- **Short exercise**:
Reproduce all the entries exactly.

Source records:
########################################
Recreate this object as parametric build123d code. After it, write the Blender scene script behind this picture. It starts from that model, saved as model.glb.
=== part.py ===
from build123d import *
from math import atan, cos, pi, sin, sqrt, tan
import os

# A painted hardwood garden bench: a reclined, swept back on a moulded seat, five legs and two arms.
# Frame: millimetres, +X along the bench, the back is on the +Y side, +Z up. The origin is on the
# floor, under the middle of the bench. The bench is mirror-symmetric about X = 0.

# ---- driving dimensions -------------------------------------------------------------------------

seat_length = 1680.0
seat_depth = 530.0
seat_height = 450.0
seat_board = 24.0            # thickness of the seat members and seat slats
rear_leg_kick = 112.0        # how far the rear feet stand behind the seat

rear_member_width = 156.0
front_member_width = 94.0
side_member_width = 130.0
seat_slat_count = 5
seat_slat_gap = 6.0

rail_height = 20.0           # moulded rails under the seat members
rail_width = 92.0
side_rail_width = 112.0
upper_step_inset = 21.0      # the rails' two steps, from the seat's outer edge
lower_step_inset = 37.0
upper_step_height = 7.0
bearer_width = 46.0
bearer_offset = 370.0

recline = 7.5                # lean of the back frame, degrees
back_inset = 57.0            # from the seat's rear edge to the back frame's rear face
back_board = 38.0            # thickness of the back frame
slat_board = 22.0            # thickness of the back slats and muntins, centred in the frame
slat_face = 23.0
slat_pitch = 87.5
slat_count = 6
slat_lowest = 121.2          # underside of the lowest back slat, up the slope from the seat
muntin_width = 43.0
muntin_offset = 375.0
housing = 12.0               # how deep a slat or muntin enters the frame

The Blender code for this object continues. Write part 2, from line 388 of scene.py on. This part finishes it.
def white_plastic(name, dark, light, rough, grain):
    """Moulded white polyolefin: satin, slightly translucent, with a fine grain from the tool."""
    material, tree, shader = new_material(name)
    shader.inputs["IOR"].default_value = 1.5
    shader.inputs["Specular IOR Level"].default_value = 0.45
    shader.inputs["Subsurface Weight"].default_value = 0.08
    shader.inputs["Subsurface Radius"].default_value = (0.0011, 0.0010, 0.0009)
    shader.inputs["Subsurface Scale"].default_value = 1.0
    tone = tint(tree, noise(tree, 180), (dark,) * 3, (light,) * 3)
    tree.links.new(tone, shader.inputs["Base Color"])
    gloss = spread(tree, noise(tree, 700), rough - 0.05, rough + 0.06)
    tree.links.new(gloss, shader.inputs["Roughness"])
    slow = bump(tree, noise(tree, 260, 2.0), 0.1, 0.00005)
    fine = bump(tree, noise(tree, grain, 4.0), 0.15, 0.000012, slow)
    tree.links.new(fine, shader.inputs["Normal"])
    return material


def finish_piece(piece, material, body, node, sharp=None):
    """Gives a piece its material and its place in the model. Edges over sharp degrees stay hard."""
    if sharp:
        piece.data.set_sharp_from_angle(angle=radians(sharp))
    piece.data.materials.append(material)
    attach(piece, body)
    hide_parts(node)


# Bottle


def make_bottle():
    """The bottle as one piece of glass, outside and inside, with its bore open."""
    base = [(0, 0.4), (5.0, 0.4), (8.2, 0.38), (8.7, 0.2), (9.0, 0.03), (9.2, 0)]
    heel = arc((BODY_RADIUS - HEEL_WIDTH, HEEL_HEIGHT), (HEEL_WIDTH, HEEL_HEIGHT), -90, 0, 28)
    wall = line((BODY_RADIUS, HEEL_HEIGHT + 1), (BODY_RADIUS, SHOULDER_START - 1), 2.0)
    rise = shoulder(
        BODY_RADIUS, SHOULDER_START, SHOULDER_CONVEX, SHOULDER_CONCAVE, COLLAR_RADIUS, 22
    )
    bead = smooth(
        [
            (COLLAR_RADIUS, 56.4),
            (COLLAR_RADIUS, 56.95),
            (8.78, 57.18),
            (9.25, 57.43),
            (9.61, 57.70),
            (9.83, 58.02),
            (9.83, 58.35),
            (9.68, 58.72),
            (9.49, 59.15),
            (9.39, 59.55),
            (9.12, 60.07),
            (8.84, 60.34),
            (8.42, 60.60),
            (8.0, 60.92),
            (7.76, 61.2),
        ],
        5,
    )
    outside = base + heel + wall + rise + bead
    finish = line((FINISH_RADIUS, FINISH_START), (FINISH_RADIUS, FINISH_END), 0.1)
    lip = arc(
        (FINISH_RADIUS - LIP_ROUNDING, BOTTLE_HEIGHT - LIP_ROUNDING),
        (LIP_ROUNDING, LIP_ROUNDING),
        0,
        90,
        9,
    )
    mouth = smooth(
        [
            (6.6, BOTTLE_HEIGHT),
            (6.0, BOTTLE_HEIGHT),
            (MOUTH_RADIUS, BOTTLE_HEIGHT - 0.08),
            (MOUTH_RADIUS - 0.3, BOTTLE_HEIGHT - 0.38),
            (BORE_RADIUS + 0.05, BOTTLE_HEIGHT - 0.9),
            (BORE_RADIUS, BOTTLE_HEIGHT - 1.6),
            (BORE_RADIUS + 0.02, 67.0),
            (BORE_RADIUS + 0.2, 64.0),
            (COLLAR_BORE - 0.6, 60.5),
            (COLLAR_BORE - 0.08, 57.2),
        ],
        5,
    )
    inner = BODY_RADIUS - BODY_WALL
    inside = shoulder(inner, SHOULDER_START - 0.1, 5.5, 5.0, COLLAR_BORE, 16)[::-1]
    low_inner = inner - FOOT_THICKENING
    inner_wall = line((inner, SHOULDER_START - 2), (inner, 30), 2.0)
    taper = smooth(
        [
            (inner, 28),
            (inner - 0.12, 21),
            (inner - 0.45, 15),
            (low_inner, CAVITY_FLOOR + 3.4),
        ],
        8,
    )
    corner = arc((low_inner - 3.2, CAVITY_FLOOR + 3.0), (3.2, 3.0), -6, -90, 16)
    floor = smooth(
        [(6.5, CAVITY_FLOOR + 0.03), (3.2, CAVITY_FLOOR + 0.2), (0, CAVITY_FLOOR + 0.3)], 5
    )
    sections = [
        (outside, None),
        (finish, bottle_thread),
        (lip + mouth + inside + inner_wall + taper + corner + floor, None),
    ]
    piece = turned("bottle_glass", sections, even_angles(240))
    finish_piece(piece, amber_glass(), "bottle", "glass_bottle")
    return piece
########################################
- **Task response**:
Recreate this object as parametric build123d code. After it, write the Blender scene script behind this picture. It starts from that model, saved as model.glb.
=== part.py ===
from build123d import *
from math import atan, cos, pi, sin, sqrt, tan
import os

# A painted hardwood garden bench: a reclined, swept back on a moulded seat, five legs and two arms.
# Frame: millimetres, +X along the bench, the back is on the +Y side, +Z up. The origin is on the
# floor, under the middle of the bench. The bench is mirror-symmetric about X = 0.

# ---- driving dimensions -------------------------------------------------------------------------

seat_length = 1680.0
seat_depth = 530.0
seat_height = 450.0
seat_board = 24.0            # thickness of the seat members and seat slats
rear_leg_kick = 112.0        # how far the rear feet stand behind the seat

rear_member_width = 156.0
front_member_width = 94.0
side_member_width = 130.0
seat_slat_count = 5
seat_slat_gap = 6.0

rail_height = 20.0           # moulded rails under the seat members
rail_width = 92.0
side_rail_width = 112.0
upper_step_inset = 21.0      # the rails' two steps, from the seat's outer edge
lower_step_inset = 37.0
upper_step_height = 7.0
bearer_width = 46.0
bearer_offset = 370.0

recline = 7.5                # lean of the back frame, degrees
back_inset = 57.0            # from the seat's rear edge to the back frame's rear face
back_board = 38.0            # thickness of the back frame
slat_board = 22.0            # thickness of the back slats and muntins, centred in the frame
slat_face = 23.0
slat_pitch = 87.5
slat_count = 6
slat_lowest = 121.2          # underside of the lowest back slat, up the slope from the seat
muntin_width = 43.0
muntin_offset = 375.0
housing = 12.0               # how deep a slat or muntin enters the frame

The Blender code for this object continues. Write part 2, from line 388 of scene.py on. This part finishes it.
def white_plastic(name, dark, light, rough, grain):
    """Moulded white polyolefin: satin, slightly translucent, with a fine grain from the tool."""
    material, tree, shader = new_material(name)
    shader.inputs["IOR"].default_value = 1.5
    shader.inputs["Specular IOR Level"].default_value = 0.45
    shader.inputs["Subsurface Weight"].default_value = 0.08
    shader.inputs["Subsurface Radius"].default_value = (0.0011, 0.0010, 0.0009)
    shader.inputs["Subsurface Scale"].default_value = 1.0
    tone = tint(tree, noise(tree, 180), (dark,) * 3, (light,) * 3)
    tree.links.new(tone, shader.inputs["Base Color"])
    gloss = spread(tree, noise(tree, 700), rough - 0.05, rough + 0.06)
    tree.links.new(gloss, shader.inputs["Roughness"])
    slow = bump(tree, noise(tree, 260, 2.0), 0.1, 0.00005)
    fine = bump(tree, noise(tree, grain, 4.0), 0.15, 0.000012, slow)
    tree.links.new(fine, shader.inputs["Normal"])
    return material


def finish_piece(piece, material, body, node, sharp=None):
    """Gives a piece its material and its place in the model. Edges over sharp degrees stay hard."""
    if sharp:
        piece.data.set_sharp_from_angle(angle=radians(sharp))
    piece.data.materials.append(material)
    attach(piece, body)
    hide_parts(node)


# Bottle


def make_bottle():
    """The bottle as one piece of glass, outside and inside, with its bore open."""
    base = [(0, 0.4), (5.0, 0.4), (8.2, 0.38), (8.7, 0.2), (9.0, 0.03), (9.2, 0)]
    heel = arc((BODY_RADIUS - HEEL_WIDTH, HEEL_HEIGHT), (HEEL_WIDTH, HEEL_HEIGHT), -90, 0, 28)
    wall = line((BODY_RADIUS, HEEL_HEIGHT + 1), (BODY_RADIUS, SHOULDER_START - 1), 2.0)
    rise = shoulder(
        BODY_RADIUS, SHOULDER_START, SHOULDER_CONVEX, SHOULDER_CONCAVE, COLLAR_RADIUS, 22
    )
    bead = smooth(
        [
            (COLLAR_RADIUS, 56.4),
            (COLLAR_RADIUS, 56.95),
            (8.78, 57.18),
            (9.25, 57.43),
            (9.61, 57.70),
            (9.83, 58.02),
            (9.83, 58.35),
            (9.68, 58.72),
            (9.49, 59.15),
            (9.39, 59.55),
            (9.12, 60.07),
            (8.84, 60.34),
            (8.42, 60.60),
            (8.0, 60.92),
            (7.76, 61.2),
        ],
        5,
    )
    outside = base + heel + wall + rise + bead
    finish = line((FINISH_RADIUS, FINISH_START), (FINISH_RADIUS, FINISH_END), 0.1)
    lip = arc(
        (FINISH_RADIUS - LIP_ROUNDING, BOTTLE_HEIGHT - LIP_ROUNDING),
        (LIP_ROUNDING, LIP_ROUNDING),
        0,
        90,
        9,
    )
    mouth = smooth(
        [
            (6.6, BOTTLE_HEIGHT),
            (6.0, BOTTLE_HEIGHT),
            (MOUTH_RADIUS, BOTTLE_HEIGHT - 0.08),
            (MOUTH_RADIUS - 0.3, BOTTLE_HEIGHT - 0.38),
            (BORE_RADIUS + 0.05, BOTTLE_HEIGHT - 0.9),
            (BORE_RADIUS, BOTTLE_HEIGHT - 1.6),
            (BORE_RADIUS + 0.02, 67.0),
            (BORE_RADIUS + 0.2, 64.0),
            (COLLAR_BORE - 0.6, 60.5),
            (COLLAR_BORE - 0.08, 57.2),
        ],
        5,
    )
    inner = BODY_RADIUS - BODY_WALL
    inside = shoulder(inner, SHOULDER_START - 0.1, 5.5, 5.0, COLLAR_BORE, 16)[::-1]
    low_inner = inner - FOOT_THICKENING
    inner_wall = line((inner, SHOULDER_START - 2), (inner, 30), 2.0)
    taper = smooth(
        [
            (inner, 28),
            (inner - 0.12, 21),
            (inner - 0.45, 15),
            (low_inner, CAVITY_FLOOR + 3.4),
        ],
        8,
    )
    corner = arc((low_inner - 3.2, CAVITY_FLOOR + 3.0), (3.2, 3.0), -6, -90, 16)
    floor = smooth(
        [(6.5, CAVITY_FLOOR + 0.03), (3.2, CAVITY_FLOOR + 0.2), (0, CAVITY_FLOOR + 0.3)], 5
    )
    sections = [
        (outside, None),
        (finish, bottle_thread),
        (lip + mouth + inside + inner_wall + taper + corner + floor, None),
    ]
    piece = turned("bottle_glass", sections, even_angles(240))
    finish_piece(piece, amber_glass(), "bottle", "glass_bottle")
    return piece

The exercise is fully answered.